Date: 2009-09-14 07:36 pm (UTC)
deborah: the Library of Congress cataloging numbers for children's literature, technology, and library science (Default)
From: [personal profile] deborah
my general rule is to use the language that the community in question chooses to use to describe itself. As far as "people of color", I have seen people talk about how it makes whiteness normative, but I think it is currently considered to be a more positive description the negative descriptions of "nonwhite", "minority", etc.

(no subject)

Date: 2009-09-14 08:42 pm (UTC)
From: [identity profile] steepholm.livejournal.com
Yes, that seems the only rule that makes practical sense. As for "nonwhite" and "minority", they're even worse - the first normalizing whiteness even more blatantly, and the second being simply untrue (most people aren't white, after all).

(no subject)

Date: 2009-09-15 08:29 am (UTC)
From: [identity profile] steepholm.livejournal.com
Thinking about it, the problem is perhaps more structural, in that the very fact that we feel the need to have a word to describe people who aren't white implies a specialness about whiteness that's not going to be erased by the choice of one term over another. Of course, many groups have words to describe people who aren't members of their own group (e.g. goy) but they tend to be used by the group themselves rather than as self-descriptors by the people to whom they're applied. Arguably it's a sign of white-normativity that people who aren't white feel the need to find a term to describe their own non-whiteness.

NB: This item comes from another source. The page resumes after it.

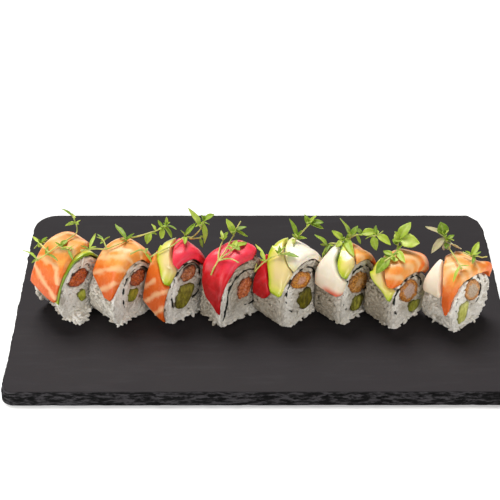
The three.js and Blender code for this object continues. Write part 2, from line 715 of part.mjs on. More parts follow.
// Fried shrimp: a lumpy oval bar
function shrimpBody(name, grow, reach) {
  const roll = ROLLS[name];
  const { x, z, rx, rz, tilt } = roll.shrimp;
  const draw = seeded(roll.seed + 5);
  const sides = 12;
  const lumps = Array.from({ length: sides }, () => 0.9 + 0.1 * draw());
  const rings = [0, 1].map((share) => {
    const depth = lerp(-reach, roll.length + reach, share);
    return lumps.map((lump, i) => {
      const a = (i / sides) * 2 * Math.PI;
      const u = (rx * lump + grow) * Math.cos(a);
      const v = (rz * lump + grow) * Math.sin(a);
      const px = x + u * Math.cos(rad(tilt)) - v * Math.sin(rad(tilt));
      const pz = z + u * Math.sin(rad(tilt)) + v * Math.cos(rad(tilt));
      return place(name, px + roll.lean * pz, depth, pz);
    });
  });
  return loft(rings);
}

// Avocado stick: a block with softened corners, narrower at the foot
function avocadoBody(name, grow, reach) {
  const roll = ROLLS[name];
  const { x, z, w, h, tilt } = roll.avocado;
  const sides = 10;
  const ring = (depth) => Array.from({ length: sides }, (_, i) => {
    const a = (i / sides) * 2 * Math.PI + 0.3;
    const u = Math.sign(Math.cos(a)) * Math.abs(Math.cos(a)) ** 0.6 * (w / 2);
    const v = Math.sign(Math.sin(a)) * Math.abs(Math.sin(a)) ** 0.6 * (h / 2);
    const taper = 0.86 + 0.14 * (v / (h / 2));
    const out = Math.hypot(u * taper, v);
    const scale = (out + grow) / out;
    const px = x + u * taper * scale * Math.cos(rad(tilt)) - v * scale * Math.sin(rad(tilt));
    const pz = z + u * taper * scale * Math.sin(rad(tilt)) + v * scale * Math.cos(rad(tilt));
    return place(name, px + roll.lean * pz, depth, pz);
  });
  return loft([ring(-reach), ring(roll.length + reach)]);
}

// A slice draped over the roll between its rows
function sliceBody(slice) {
  const { roll: name, rows, over = 0, thick = null, proud = 0, flares = [] } = slice;
  const first = rows[0][0];
  const last = rows[rows.length - 1][0];
  const arcs = rows.map((row) => row[0]);
  for (let a = Math.ceil(first / ARC_STEP) * ARC_STEP; a <= last; a += ARC_STEP) {
    if (arcs.every((b) => Math.abs(a - b) > 1.4)) arcs.push(a);
  }
  arcs.sort((a, b) => a - b);
  const upper = [];
  const lower = [];
  arcs.forEach((arc, i) => {
    const s = skin(name, arc);
    const near = between(rows, arc, 1) + 0.12;
    const far = between(rows, arc, 2) - 0.12;
    const cols = far - near > 9 ? 4 : 3;
    const cover = coverAt(name, arc);
    const base = cover - GAP - (over ? over + GAP : 0);
    const full = thick ?? Math.max(base + proud, SLICE_MIN);
    const tip = i === 0 || i === arcs.length - 1 ? 0.55 : 1;
    const up = [];
    const down = [];
    for (let c = 0; c < 5; c += 1) {
      const share = [0, 0.14, 0.5, 0.86, 1][c];
      const depth = lerp(near, far, share);
      const edge = c === 0 || c === 4 ? SLICE_ROUND : 1;
      const lifted = flares.reduce(
        (sum, [a, d, span, high]) => sum + high * smooth(1 - Math.hypot(arc - a, depth - d) / span),
        0,
      );
      const low = -base;
      const high = low + full * edge * tip + lifted;
      const under = low + lifted * 0.6;
      if (cols === 3 && (c === 1 || c === 3)) continue;
      up.push(place(name, s.x + s.nx * high, depth, s.z + s.nz * high));
      down.push(place(name, s.x + s.nx * under, depth, s.z + s.nz * under));
    }
    upper.push(up);
    lower.push(down);
  });
  const width = Math.min(...upper.map((row) => row.length));
  const trim = (row) => (row.length === width ? row : [row[0], row[2], row[4]]);
  return slab(upper.map(trim), lower.map(trim));
}

// A point pushed clear of every roll it would touch
function cleared(point) {
  const out = point.clone();
  for (const [name, roll] of Object.entries(ROLLS)) {
    const c = Math.cos(rad(roll.turn));
    const s = Math.sin(rad(roll.turn));
    const x = (out.x - roll.x) * c + (out.y - roll.y) * s;
    const depth = -(out.x - roll.x) * s + (out.y - roll.y) * c;
    const z = out.z - SLATE_THICK - REST;
    const least = SPRIG_CLEAR + roll.proud;
    if (depth < -1 || depth > roll.length + 1 || Math.abs(x) > roll.width || z < 20) continue;
    let best = null;
    for (let arc = -40; arc <= 40; arc += 1) {
      const at = skin(name, arc);
      const away = (x - at.x) ** 2 + (z - at.z) ** 2;
      if (!best || away < best.away) best = { away, at };
    }
    const lift = (x - best.at.x) * best.at.nx + (z - best.at.z) * best.at.nz;
    if (lift < least) {
      out.copy(place(name, x + best.at.nx * (least - lift), depth, z + best.at.nz * (least - lift)));
    }
  }
  return out;
}

// A stem runs through arc, depth and lift rows told from the skin of its roll; a branch starts on
// the nearest place of the main stem.
function stemCurve(name, rows, main) {
  const path = new THREE.CatmullRomCurve3(rows.map((row) => new THREE.Vector3(...row)), false, 'centripetal');
  const points = path.getSpacedPoints(12).map((row) => {
    const s = skin(name, row.x);
    return cleared(place(name, s.x + s.nx * row.z, row.y, s.z + s.nz * row.z));
  });
  if (main) {
    const away = (point) => point.distanceTo(points[0]);
    const near = main.getSpacedPoints(80).sort((a, b) => away(a) - away(b))[0];
    if (near.distanceTo(points[0]) > 0.4) points.unshift(near);
    else points[0].copy(near);
  }
  return new THREE.CatmullRomCurve3(points);
}

function stemBody(curve, samples) {
  const rings = [];
  const frames = curve.computeFrenetFrames(samples, false);
  for (let i = 0; i <= samples; i += 1) {
    const middle = curve.getPointAt(i / samples);
    const radius = STEM_RADIUS * lerp(1, 0.7, i / samples);
    rings.push(Array.from({ length: STEM_SIDES }, (_, k) => {
      const a = (k / STEM_SIDES) * 2 * Math.PI;
      return middle.clone()
        .addScaledVector(frames.normals[i], radius * Math.cos(a))
        .addScaledVector(frames.binormals[i], radius * Math.sin(a));
    }));
  }
  return loft(rings);
}

// Thin wavy leaf from its base along a direction, lying on what is under it
function leafBody(base, heading, rise, length, width, draw) {
  const along = new THREE.Vector3(
    Math.cos(rad(rise)) * Math.cos(rad(heading)),
    Math.cos(rad(rise)) * Math.sin(rad(heading)),
    Math.sin(rad(rise)),
  );
  const side = new THREE.Vector3(-Math.sin(rad(heading)), Math.cos(rad(heading)), 0);
  const face = along.clone().cross(side).normalize();
  if (face.z < 0) face.negate();
  const twist = (draw() - 0.5) * 0.8;
  const across = side.clone().multiplyScalar(Math.cos(twist)).addScaledVector(face, Math.sin(twist));
  const normal = across.clone().cross(along).normalize();
  if (normal.z < 0) normal.negate();
  const root = Math.max(0.22, 1.3 / width);
  const shares = [[-0.07, root], [0.3, 0.92], [0.66, 0.8], [1, 0.12]];
  const upper = [];
  const lower = [];
  shares.forEach(([t, w], i) => {
    const bend = 0.05 * length * Math.sin(t * 4.4);
    const row = [-1, 1].map((k) => {
      const corner = base.clone()
        .addScaledVector(along, t * length)
        .addScaledVector(across, (k * w * width) / 2)
        .addScaledVector(normal, bend);
      return i === 0 ? corner : cleared(corner);
    });
    upper.push(row.map((p) => p.clone().addScaledVector(normal, LEAF_THICK / 2)));
    lower.push(row.map((p) => p.clone().addScaledVector(normal, -LEAF_THICK / 2)));
  });
  return slab(upper, lower);
}

function sprigBody(sprig, seed) {
  const draw = seeded(seed);
  const curves = [];
  for (const rows of sprig.stems) curves.push(stemCurve(sprig.roll, rows, curves[0]));
  let solid = null;
  const join = (geometry) => {
    const next = toSolid(geometry);
    solid = solid ? solid.add(next) : next;
  };
  curves.forEach((curve, i) => join(stemBody(curve, i === 0 ? 8 : 3)));
  for (const [stem, share, heading, rise, length, width] of sprig.leaves) {
    join(leafBody(curves[stem].getPointAt(share), heading, rise, length, width, draw));
  }
  return fromSolid(largest(solid, SPRIG_TRIM));
}

// Slate outline walked anticlockwise, the back right corner knocked off
function slateOutline() {
  const hx = SLATE_LENGTH / 2;
  const hy = SLATE_DEPTH / 2;
  const front = SLATE_FRONT_CORNER;
  const back = SLATE_BACK_CORNER;
  const outline = [];
  const corner = (cx, cy, from, r) => {
    for (let i = 0; i <= 4; i += 1) {
      const a = rad(from + i * 22.5);
      outline.push([cx + r * Math.cos(a), cy + r * Math.sin(a)]);
    }
  };
  corner(hx - front, -hy + front, -90, front);
  outline.push([hx, hy - SLATE_CLIP * 1.5], [hx - 2.2, hy - SLATE_CLIP * 0.62], [hx - SLATE_CLIP * 0.8, hy]);
  corner(-hx + back, hy - back, 90, back);
  corner(-hx + front, -hy + front, 180, front);
  const walked = [];
  outline.forEach(([x, y], i) => {
    const [xn, yn] = outline[(i + 1) % outline.length];
    const pieces = Math.max(1, Math.round(Math.hypot(xn - x, yn - y) / SLATE_STEP));
    for (let k = 0; k < pieces; k += 1) walked.push([lerp(x, xn, k / pieces), lerp(y, yn, k / pieces)]);
  });
  return walked;
}

function slateBody() {
  const draw = seeded(7);
  const outline = slateOutline();
  const levels = [[0, 0.4], [1.6, 1], [4.6, 0.35], [7.2, 0.15], [SLATE_THICK, -0.5]];
  const rings = levels.map(([z, out], k) => outline.map(([x, y]) => {
    const chip = SLATE_CHIP * (draw() * 2 - 1) * (k === 4 ? 0.5 : 1);
    const grow = out * SLATE_FLARE + chip;
    const reach = Math.hypot(x / SLATE_LENGTH, y / SLATE_DEPTH);
    return new THREE.Vector3(x + (grow * x) / SLATE_LENGTH / reach, y + (grow * y) / SLATE_DEPTH / reach, z);
  }));
  return loft(rings);
}

const group = new THREE.Group();
group.name = 'sushi_rolls';

function node(name, geometry, colour, roughness) {
  const shape = facesOut(geometry);
  shape.computeVertexNormals();
  const material = new THREE.MeshStandardMaterial({ color: colour, roughness, metalness: 0 });
  const mesh = new THREE.Mesh(shape, material);
  mesh.name = name;
  group.add(mesh);
}

node('slate', slateBody(), COLOUR.slate, 0.8);

for (const name of Object.keys(ROLLS)) {
  const roll = ROLLS[name];
  const count = name.slice(-1);
  let rice = toSolid(riceBody(name));
  rice = rice.subtract(toSolid(noriBody(name, GAP, 2)));
  rice = rice.subtract(toSolid(shrimpBody(name, GAP, 2)));
  if (roll.avocado) rice = rice.subtract(toSolid(avocadoBody(name, GAP, 2)));
  node(`rice_${count}`, fromSolid(largest(rice, TRIM)), COLOUR.rice, 0.55);
  node(`nori_${count}`, noriBody(name, 0, PROUD), COLOUR.nori, 0.7);
  node(`shrimp_${count}`, shrimpBody(name, 0, PROUD), COLOUR.shrimp, 0.7);
  if (roll.avocado) node(`filling_${count}`, avocadoBody(name, 0, PROUD), COLOUR.avocado, 0.5);
}

for (const [name, slice] of Object.entries(SLICES)) {
  node(name, sliceBody(slice), COLOUR[slice.kind], 0.4);
}

Object.entries(SPRIGS).forEach(([name, sprig], i) => {
  node(name, sprigBody(sprig, 320 + i), COLOUR.sprig, 0.6);
});

export default group;
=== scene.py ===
import math

import bpy
import numpy as np
from mathutils import Matrix, Vector


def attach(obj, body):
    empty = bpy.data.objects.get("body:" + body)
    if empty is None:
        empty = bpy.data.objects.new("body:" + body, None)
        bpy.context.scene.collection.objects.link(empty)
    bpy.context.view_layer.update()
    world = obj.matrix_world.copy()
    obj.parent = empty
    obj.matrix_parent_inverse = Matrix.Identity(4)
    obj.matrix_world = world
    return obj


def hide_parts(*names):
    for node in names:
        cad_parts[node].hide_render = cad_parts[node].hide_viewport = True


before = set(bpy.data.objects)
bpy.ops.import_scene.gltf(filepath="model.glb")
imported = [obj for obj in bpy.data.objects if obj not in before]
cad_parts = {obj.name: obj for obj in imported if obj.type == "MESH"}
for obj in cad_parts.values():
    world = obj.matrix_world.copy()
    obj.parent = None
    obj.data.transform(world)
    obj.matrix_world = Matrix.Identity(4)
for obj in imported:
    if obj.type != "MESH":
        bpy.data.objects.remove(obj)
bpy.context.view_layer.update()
scene = bpy.context.scene

MM = 0.001

# Plate: its size, the radii of its corners and the size of the corner knocked off
SLATE_LENGTH = 300
SLATE_DEPTH = 181
SLATE_THICK = 9
SLATE_BACK_CORNER = 15
SLATE_FRONT_CORNER = 7
SLATE_CLIP = 11

# Rolls: clear height over the plate, gap under a slice, least thickness of a slice, least depth of the
# rice under the skin, and the height of the widest place as a share of the whole
REST = 0.3
GAP = 0.32
SLICE_MIN = 1.5
RICE_EDGE = 0.5
BELT = 0.42

# Camera: place in millimetres, angles in degrees, focal length in widths of the picture
CAMERA_AT = (-13.76, -711.4, 552.9)
CAMERA_PITCH = 35.54
CAMERA_YAW = 0.57
CAMERA_ROLL = 0.31
CAMERA_FOCAL = 1430 / 500

# Light: strength of the white room; the window's strength, spread in degrees, tint and direction;
# each panel's power in watts, width in metres, tint and place in metres
WORLD_LIGHT = 0.2
WINDOW = (3.65, 33, (1, 0.985, 0.955), (-0.15, 0.5, 0.85))
PANELS = {
    "left_panel": (0.65, 0.2, (1, 0.99, 0.97), (-0.34, -0.24, 0.08)),
    "right_panel": (0.7, 0.2, (1, 0.97, 0.93), (0.3, -0.4, 0.1)),
}
PANEL_AIM = (0, -0.02, 0.03)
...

This comes out of a conversation with Lady_S last night in which I found myself asking what, say, a blind person, a person in a wheelchair and a person with bipolar have in common, apart from being expected to tick the 'Disabled' box on forms. Since their circumstances and the help they may require are all quite different, what is the point of grouping them under a general label, other than to reinforce the normative position of people without those conditions?

NB There may be very good answers to those questions, but I've not thought of them yet!